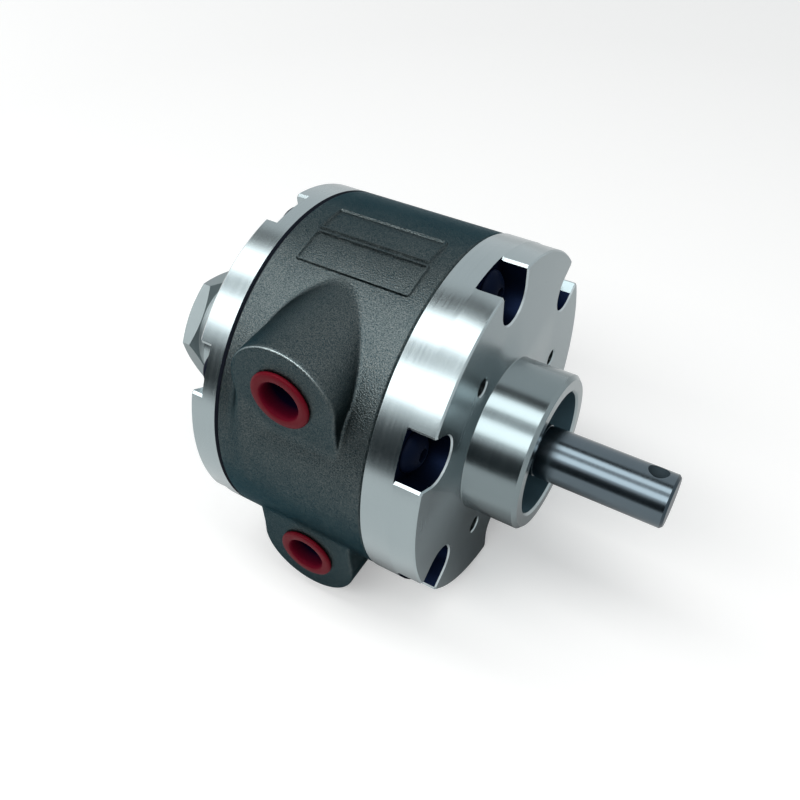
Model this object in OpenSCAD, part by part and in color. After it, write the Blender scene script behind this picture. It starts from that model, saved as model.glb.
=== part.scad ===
// Air motor: a four-vane motor with a cast housing, two machined end caps and a pilot hub.
// Millimetres. X runs along the shaft towards the output end, the ports face -Y, Z is up.
// The origin is on the shaft axis, in the plane of the drive cap's mounting face.

/* [Housing] */
// Outside diameter of the cast housing
housing_d = 85.4; // [70:0.1:110]
// Length of the housing between the two end caps
housing_length = 38.6; // [30:0.1:60]
// Wall from the outside to the bore that the vanes sweep
housing_wall = 10.2; // [9:0.1:16]
// Distance from the shaft axis to the axis of the bore
eccentricity = 3.1; // [1:0.05:4]

/* [Ports] */
// Height of each port above or below the shaft axis
port_offset = 26.7; // [22:0.1:28]
// Depth of the port faces inside the round of the housing
port_set_back = 3; // [0:0.1:6]
// Diameter of the boss at its face
boss_d = 26.2; // [20:0.1:28]
// Growth of the boss radius from its face to its root
boss_draft = 0.1; // [0:0.1:1.5]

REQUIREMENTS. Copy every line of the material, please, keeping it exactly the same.

EXERCISE SOLUTION.
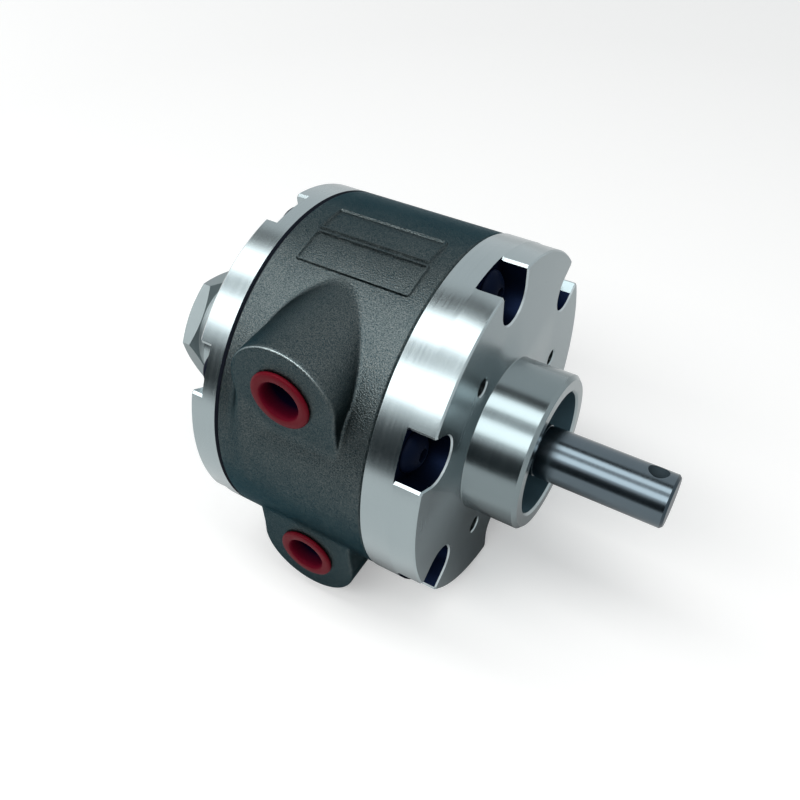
Model this object in OpenSCAD, part by part and in color. After it, write the Blender scene script behind this picture. It starts from that model, saved as model.glb.
=== part.scad ===
// Air motor: a four-vane motor with a cast housing, two machined end caps and a pilot hub.
// Millimetres. X runs along the shaft towards the output end, the ports face -Y, Z is up.
// The origin is on the shaft axis, in the plane of the drive cap's mounting face.

/* [Housing] */
// Outside diameter of the cast housing
housing_d = 85.4; // [70:0.1:110]
// Length of the housing between the two end caps
housing_length = 38.6; // [30:0.1:60]
// Wall from the outside to the bore that the vanes sweep
housing_wall = 10.2; // [9:0.1:16]
// Distance from the shaft axis to the axis of the bore
eccentricity = 3.1; // [1:0.05:4]

/* [Ports] */
// Height of each port above or below the shaft axis
port_offset = 26.7; // [22:0.1:28]
// Depth of the port faces inside the round of the housing
port_set_back = 3; // [0:0.1:6]
// Diameter of the boss at its face
boss_d = 26.2; // [20:0.1:28]
// Growth of the boss radius from its face to its root
boss_draft = 0.1; // [0:0.1:1.5]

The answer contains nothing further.